What is required. Quote all of the data below exactly, please.

Data block.
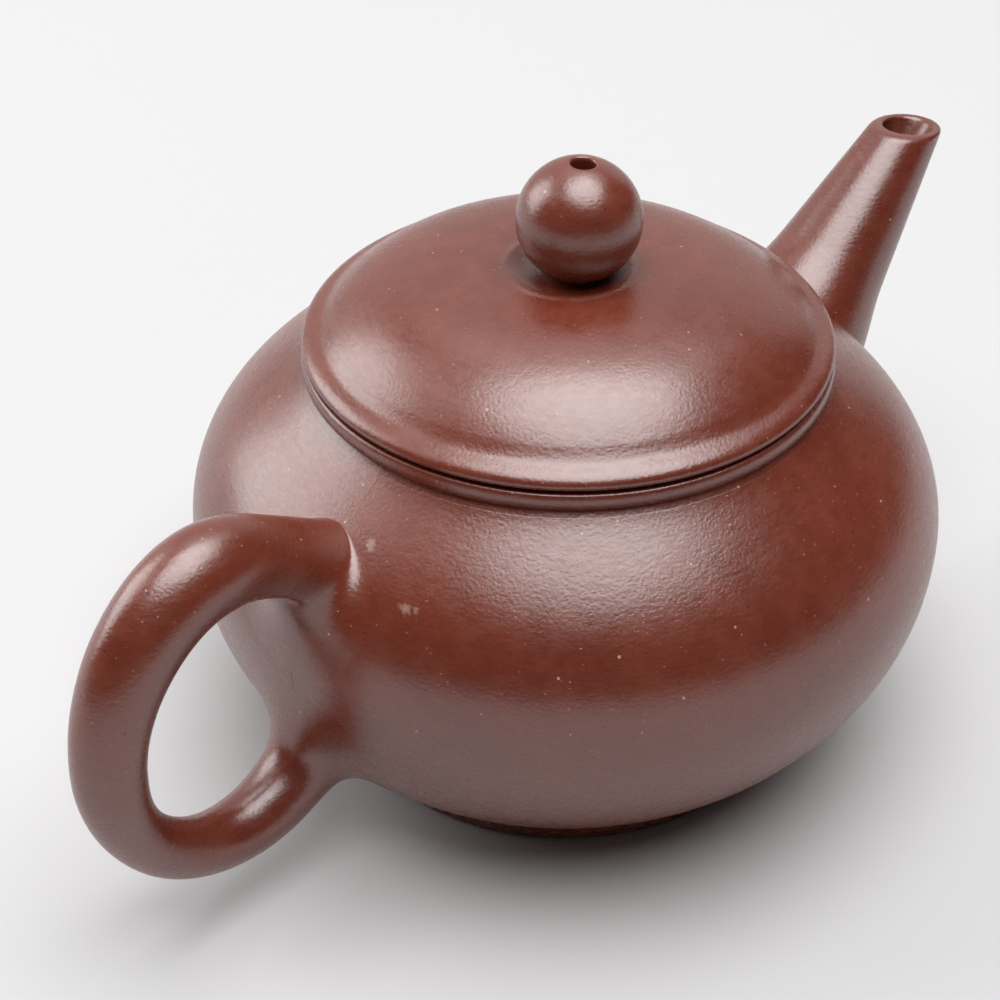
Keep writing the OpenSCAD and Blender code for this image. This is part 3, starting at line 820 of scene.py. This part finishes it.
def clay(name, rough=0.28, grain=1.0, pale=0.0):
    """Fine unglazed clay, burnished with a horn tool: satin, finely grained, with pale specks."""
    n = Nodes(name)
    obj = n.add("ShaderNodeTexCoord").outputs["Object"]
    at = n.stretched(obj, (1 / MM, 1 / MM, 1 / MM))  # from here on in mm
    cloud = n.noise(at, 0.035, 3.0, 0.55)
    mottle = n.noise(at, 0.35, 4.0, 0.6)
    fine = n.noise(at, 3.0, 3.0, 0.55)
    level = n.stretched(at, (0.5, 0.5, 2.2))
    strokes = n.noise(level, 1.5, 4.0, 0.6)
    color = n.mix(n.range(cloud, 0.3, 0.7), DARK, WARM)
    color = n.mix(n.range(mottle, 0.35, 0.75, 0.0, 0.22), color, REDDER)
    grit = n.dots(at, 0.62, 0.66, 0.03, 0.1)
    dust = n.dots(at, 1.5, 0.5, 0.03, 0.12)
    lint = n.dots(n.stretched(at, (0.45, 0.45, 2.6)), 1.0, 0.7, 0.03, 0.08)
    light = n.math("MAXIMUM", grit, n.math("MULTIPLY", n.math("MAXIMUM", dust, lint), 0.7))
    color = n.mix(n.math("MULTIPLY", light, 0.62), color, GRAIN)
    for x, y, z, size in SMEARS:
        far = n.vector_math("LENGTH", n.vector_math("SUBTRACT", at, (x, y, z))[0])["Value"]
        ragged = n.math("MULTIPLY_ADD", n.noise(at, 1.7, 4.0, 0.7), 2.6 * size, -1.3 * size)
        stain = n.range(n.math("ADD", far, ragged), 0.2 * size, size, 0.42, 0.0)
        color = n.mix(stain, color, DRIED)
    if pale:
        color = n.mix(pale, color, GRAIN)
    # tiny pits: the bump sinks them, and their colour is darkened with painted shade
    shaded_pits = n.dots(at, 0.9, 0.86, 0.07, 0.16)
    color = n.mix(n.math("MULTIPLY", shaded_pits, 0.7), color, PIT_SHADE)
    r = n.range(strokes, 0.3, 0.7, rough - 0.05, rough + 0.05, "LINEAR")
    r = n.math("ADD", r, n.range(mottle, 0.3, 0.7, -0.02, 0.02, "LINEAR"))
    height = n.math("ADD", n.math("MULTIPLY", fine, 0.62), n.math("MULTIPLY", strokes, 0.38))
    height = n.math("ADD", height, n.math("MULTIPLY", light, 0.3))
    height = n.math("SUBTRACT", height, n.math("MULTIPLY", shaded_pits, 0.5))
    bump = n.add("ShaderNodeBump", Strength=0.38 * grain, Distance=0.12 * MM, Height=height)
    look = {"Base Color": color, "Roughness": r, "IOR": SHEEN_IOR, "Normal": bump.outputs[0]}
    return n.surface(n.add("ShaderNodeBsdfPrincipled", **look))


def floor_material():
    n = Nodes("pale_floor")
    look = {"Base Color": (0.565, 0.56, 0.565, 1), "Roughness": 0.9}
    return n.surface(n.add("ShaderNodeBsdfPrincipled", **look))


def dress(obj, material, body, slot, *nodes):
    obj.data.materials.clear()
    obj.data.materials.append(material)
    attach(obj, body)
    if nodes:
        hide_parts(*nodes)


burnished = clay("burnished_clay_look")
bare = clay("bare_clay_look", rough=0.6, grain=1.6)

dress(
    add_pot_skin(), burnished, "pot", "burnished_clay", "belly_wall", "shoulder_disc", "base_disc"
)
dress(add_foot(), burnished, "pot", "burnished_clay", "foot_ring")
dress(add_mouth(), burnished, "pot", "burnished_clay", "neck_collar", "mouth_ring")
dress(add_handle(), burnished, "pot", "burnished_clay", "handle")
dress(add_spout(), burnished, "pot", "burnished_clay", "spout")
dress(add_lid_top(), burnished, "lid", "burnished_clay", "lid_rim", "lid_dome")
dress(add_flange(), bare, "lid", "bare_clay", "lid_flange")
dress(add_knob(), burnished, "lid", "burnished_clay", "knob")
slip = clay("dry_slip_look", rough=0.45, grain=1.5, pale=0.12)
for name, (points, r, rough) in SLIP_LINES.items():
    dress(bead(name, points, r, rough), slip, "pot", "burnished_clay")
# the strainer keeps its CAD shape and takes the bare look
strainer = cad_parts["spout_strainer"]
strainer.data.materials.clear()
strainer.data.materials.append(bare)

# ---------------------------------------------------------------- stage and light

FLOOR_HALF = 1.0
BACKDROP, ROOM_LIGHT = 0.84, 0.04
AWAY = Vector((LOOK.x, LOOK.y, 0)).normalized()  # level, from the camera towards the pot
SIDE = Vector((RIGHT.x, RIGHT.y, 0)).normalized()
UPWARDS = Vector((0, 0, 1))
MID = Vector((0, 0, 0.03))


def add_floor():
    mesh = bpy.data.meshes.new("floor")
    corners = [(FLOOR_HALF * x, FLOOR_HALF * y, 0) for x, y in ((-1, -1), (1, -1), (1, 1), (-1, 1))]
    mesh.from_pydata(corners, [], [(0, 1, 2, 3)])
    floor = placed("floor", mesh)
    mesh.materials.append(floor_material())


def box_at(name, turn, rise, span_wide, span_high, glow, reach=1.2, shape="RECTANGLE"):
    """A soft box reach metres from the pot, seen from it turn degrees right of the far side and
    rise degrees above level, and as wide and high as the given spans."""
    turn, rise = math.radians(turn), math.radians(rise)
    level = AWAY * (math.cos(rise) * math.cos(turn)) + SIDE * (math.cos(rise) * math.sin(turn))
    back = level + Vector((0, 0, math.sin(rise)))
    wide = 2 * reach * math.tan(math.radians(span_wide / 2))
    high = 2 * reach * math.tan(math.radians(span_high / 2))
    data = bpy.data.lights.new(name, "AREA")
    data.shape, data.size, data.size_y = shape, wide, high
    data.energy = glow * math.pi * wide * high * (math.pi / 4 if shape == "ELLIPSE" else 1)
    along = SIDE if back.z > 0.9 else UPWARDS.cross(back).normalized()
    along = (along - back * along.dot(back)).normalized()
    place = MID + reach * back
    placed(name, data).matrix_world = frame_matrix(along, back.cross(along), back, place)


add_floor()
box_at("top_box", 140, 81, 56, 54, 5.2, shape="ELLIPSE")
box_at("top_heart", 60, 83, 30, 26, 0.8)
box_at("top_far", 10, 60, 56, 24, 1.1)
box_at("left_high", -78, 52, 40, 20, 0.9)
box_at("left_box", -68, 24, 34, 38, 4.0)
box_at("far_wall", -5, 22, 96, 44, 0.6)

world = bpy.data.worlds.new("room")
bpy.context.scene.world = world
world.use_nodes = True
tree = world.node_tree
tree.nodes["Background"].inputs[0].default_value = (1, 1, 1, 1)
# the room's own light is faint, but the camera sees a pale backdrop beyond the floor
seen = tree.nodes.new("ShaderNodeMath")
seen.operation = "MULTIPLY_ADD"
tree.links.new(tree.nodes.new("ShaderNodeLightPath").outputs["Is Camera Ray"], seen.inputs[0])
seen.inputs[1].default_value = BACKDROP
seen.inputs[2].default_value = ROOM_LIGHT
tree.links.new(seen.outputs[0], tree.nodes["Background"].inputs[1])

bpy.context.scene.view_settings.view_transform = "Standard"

Response to this exercise.
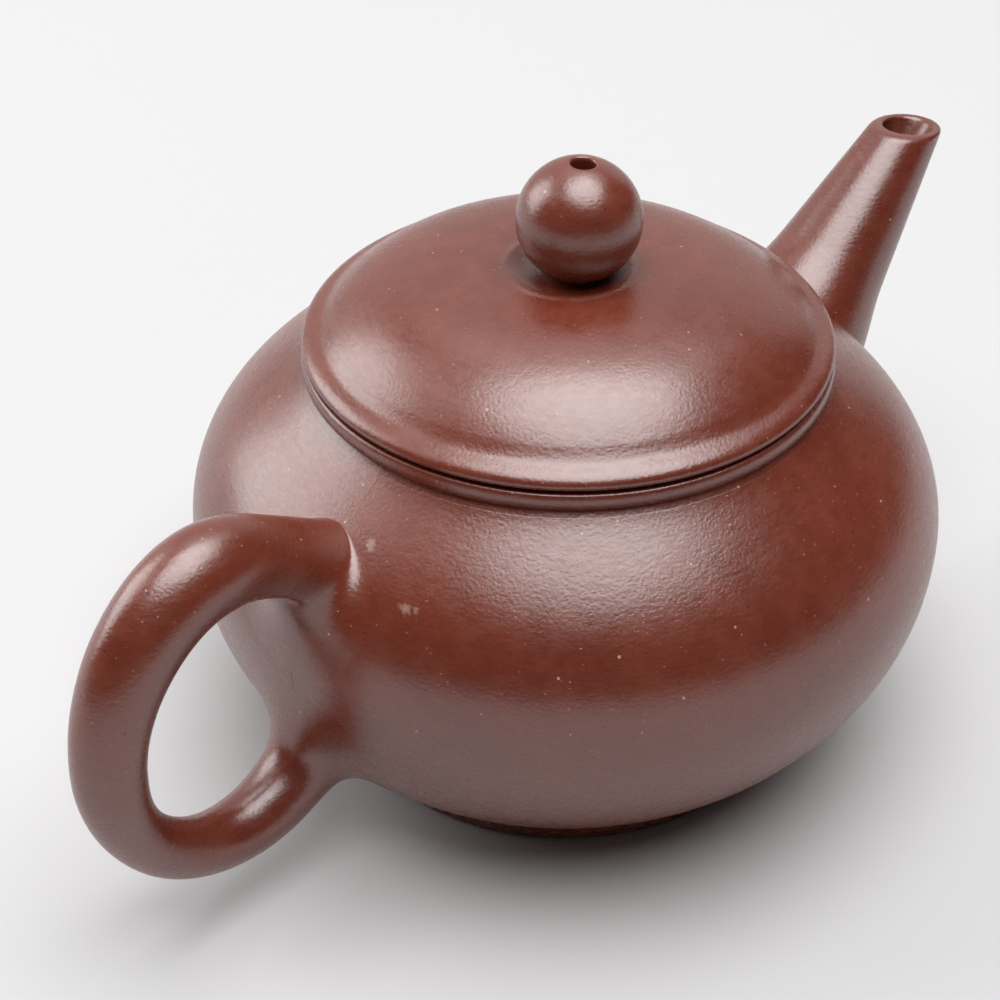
Keep writing the OpenSCAD and Blender code for this image. This is part 3, starting at line 820 of scene.py. This part finishes it.
def clay(name, rough=0.28, grain=1.0, pale=0.0):
    """Fine unglazed clay, burnished with a horn tool: satin, finely grained, with pale specks."""
    n = Nodes(name)
    obj = n.add("ShaderNodeTexCoord").outputs["Object"]
    at = n.stretched(obj, (1 / MM, 1 / MM, 1 / MM))  # from here on in mm
    cloud = n.noise(at, 0.035, 3.0, 0.55)
    mottle = n.noise(at, 0.35, 4.0, 0.6)
    fine = n.noise(at, 3.0, 3.0, 0.55)
    level = n.stretched(at, (0.5, 0.5, 2.2))
    strokes = n.noise(level, 1.5, 4.0, 0.6)
    color = n.mix(n.range(cloud, 0.3, 0.7), DARK, WARM)
    color = n.mix(n.range(mottle, 0.35, 0.75, 0.0, 0.22), color, REDDER)
    grit = n.dots(at, 0.62, 0.66, 0.03, 0.1)
    dust = n.dots(at, 1.5, 0.5, 0.03, 0.12)
    lint = n.dots(n.stretched(at, (0.45, 0.45, 2.6)), 1.0, 0.7, 0.03, 0.08)
    light = n.math("MAXIMUM", grit, n.math("MULTIPLY", n.math("MAXIMUM", dust, lint), 0.7))
    color = n.mix(n.math("MULTIPLY", light, 0.62), color, GRAIN)
    for x, y, z, size in SMEARS:
        far = n.vector_math("LENGTH", n.vector_math("SUBTRACT", at, (x, y, z))[0])["Value"]
        ragged = n.math("MULTIPLY_ADD", n.noise(at, 1.7, 4.0, 0.7), 2.6 * size, -1.3 * size)
        stain = n.range(n.math("ADD", far, ragged), 0.2 * size, size, 0.42, 0.0)
        color = n.mix(stain, color, DRIED)
    if pale:
        color = n.mix(pale, color, GRAIN)
    # tiny pits: the bump sinks them, and their colour is darkened with painted shade
    shaded_pits = n.dots(at, 0.9, 0.86, 0.07, 0.16)
    color = n.mix(n.math("MULTIPLY", shaded_pits, 0.7), color, PIT_SHADE)
    r = n.range(strokes, 0.3, 0.7, rough - 0.05, rough + 0.05, "LINEAR")
    r = n.math("ADD", r, n.range(mottle, 0.3, 0.7, -0.02, 0.02, "LINEAR"))
    height = n.math("ADD", n.math("MULTIPLY", fine, 0.62), n.math("MULTIPLY", strokes, 0.38))
    height = n.math("ADD", height, n.math("MULTIPLY", light, 0.3))
    height = n.math("SUBTRACT", height, n.math("MULTIPLY", shaded_pits, 0.5))
    bump = n.add("ShaderNodeBump", Strength=0.38 * grain, Distance=0.12 * MM, Height=height)
    look = {"Base Color": color, "Roughness": r, "IOR": SHEEN_IOR, "Normal": bump.outputs[0]}
    return n.surface(n.add("ShaderNodeBsdfPrincipled", **look))


def floor_material():
    n = Nodes("pale_floor")
    look = {"Base Color": (0.565, 0.56, 0.565, 1), "Roughness": 0.9}
    return n.surface(n.add("ShaderNodeBsdfPrincipled", **look))


def dress(obj, material, body, slot, *nodes):
    obj.data.materials.clear()
    obj.data.materials.append(material)
    attach(obj, body)
    if nodes:
        hide_parts(*nodes)


burnished = clay("burnished_clay_look")
bare = clay("bare_clay_look", rough=0.6, grain=1.6)

dress(
    add_pot_skin(), burnished, "pot", "burnished_clay", "belly_wall", "shoulder_disc", "base_disc"
)
dress(add_foot(), burnished, "pot", "burnished_clay", "foot_ring")
dress(add_mouth(), burnished, "pot", "burnished_clay", "neck_collar", "mouth_ring")
dress(add_handle(), burnished, "pot", "burnished_clay", "handle")
dress(add_spout(), burnished, "pot", "burnished_clay", "spout")
dress(add_lid_top(), burnished, "lid", "burnished_clay", "lid_rim", "lid_dome")
dress(add_flange(), bare, "lid", "bare_clay", "lid_flange")
dress(add_knob(), burnished, "lid", "burnished_clay", "knob")
slip = clay("dry_slip_look", rough=0.45, grain=1.5, pale=0.12)
for name, (points, r, rough) in SLIP_LINES.items():
    dress(bead(name, points, r, rough), slip, "pot", "burnished_clay")
# the strainer keeps its CAD shape and takes the bare look
strainer = cad_parts["spout_strainer"]
strainer.data.materials.clear()
strainer.data.materials.append(bare)

# ---------------------------------------------------------------- stage and light

FLOOR_HALF = 1.0
BACKDROP, ROOM_LIGHT = 0.84, 0.04
AWAY = Vector((LOOK.x, LOOK.y, 0)).normalized()  # level, from the camera towards the pot
SIDE = Vector((RIGHT.x, RIGHT.y, 0)).normalized()
UPWARDS = Vector((0, 0, 1))
MID = Vector((0, 0, 0.03))


def add_floor():
    mesh = bpy.data.meshes.new("floor")
    corners = [(FLOOR_HALF * x, FLOOR_HALF * y, 0) for x, y in ((-1, -1), (1, -1), (1, 1), (-1, 1))]
    mesh.from_pydata(corners, [], [(0, 1, 2, 3)])
    floor = placed("floor", mesh)
    mesh.materials.append(floor_material())


def box_at(name, turn, rise, span_wide, span_high, glow, reach=1.2, shape="RECTANGLE"):
    """A soft box reach metres from the pot, seen from it turn degrees right of the far side and
    rise degrees above level, and as wide and high as the given spans."""
    turn, rise = math.radians(turn), math.radians(rise)
    level = AWAY * (math.cos(rise) * math.cos(turn)) + SIDE * (math.cos(rise) * math.sin(turn))
    back = level + Vector((0, 0, math.sin(rise)))
    wide = 2 * reach * math.tan(math.radians(span_wide / 2))
    high = 2 * reach * math.tan(math.radians(span_high / 2))
    data = bpy.data.lights.new(name, "AREA")
    data.shape, data.size, data.size_y = shape, wide, high
    data.energy = glow * math.pi * wide * high * (math.pi / 4 if shape == "ELLIPSE" else 1)
    along = SIDE if back.z > 0.9 else UPWARDS.cross(back).normalized()
    along = (along - back * along.dot(back)).normalized()
    place = MID + reach * back
    placed(name, data).matrix_world = frame_matrix(along, back.cross(along), back, place)


add_floor()
box_at("top_box", 140, 81, 56, 54, 5.2, shape="ELLIPSE")
box_at("top_heart", 60, 83, 30, 26, 0.8)
box_at("top_far", 10, 60, 56, 24, 1.1)
box_at("left_high", -78, 52, 40, 20, 0.9)
box_at("left_box", -68, 24, 34, 38, 4.0)
box_at("far_wall", -5, 22, 96, 44, 0.6)

world = bpy.data.worlds.new("room")
bpy.context.scene.world = world
world.use_nodes = True
tree = world.node_tree
tree.nodes["Background"].inputs[0].default_value = (1, 1, 1, 1)
# the room's own light is faint, but the camera sees a pale backdrop beyond the floor
seen = tree.nodes.new("ShaderNodeMath")
seen.operation = "MULTIPLY_ADD"
tree.links.new(tree.nodes.new("ShaderNodeLightPath").outputs["Is Camera Ray"], seen.inputs[0])
seen.inputs[1].default_value = BACKDROP
seen.inputs[2].default_value = ROOM_LIGHT
tree.links.new(seen.outputs[0], tree.nodes["Background"].inputs[1])

bpy.context.scene.view_settings.view_transform = "Standard"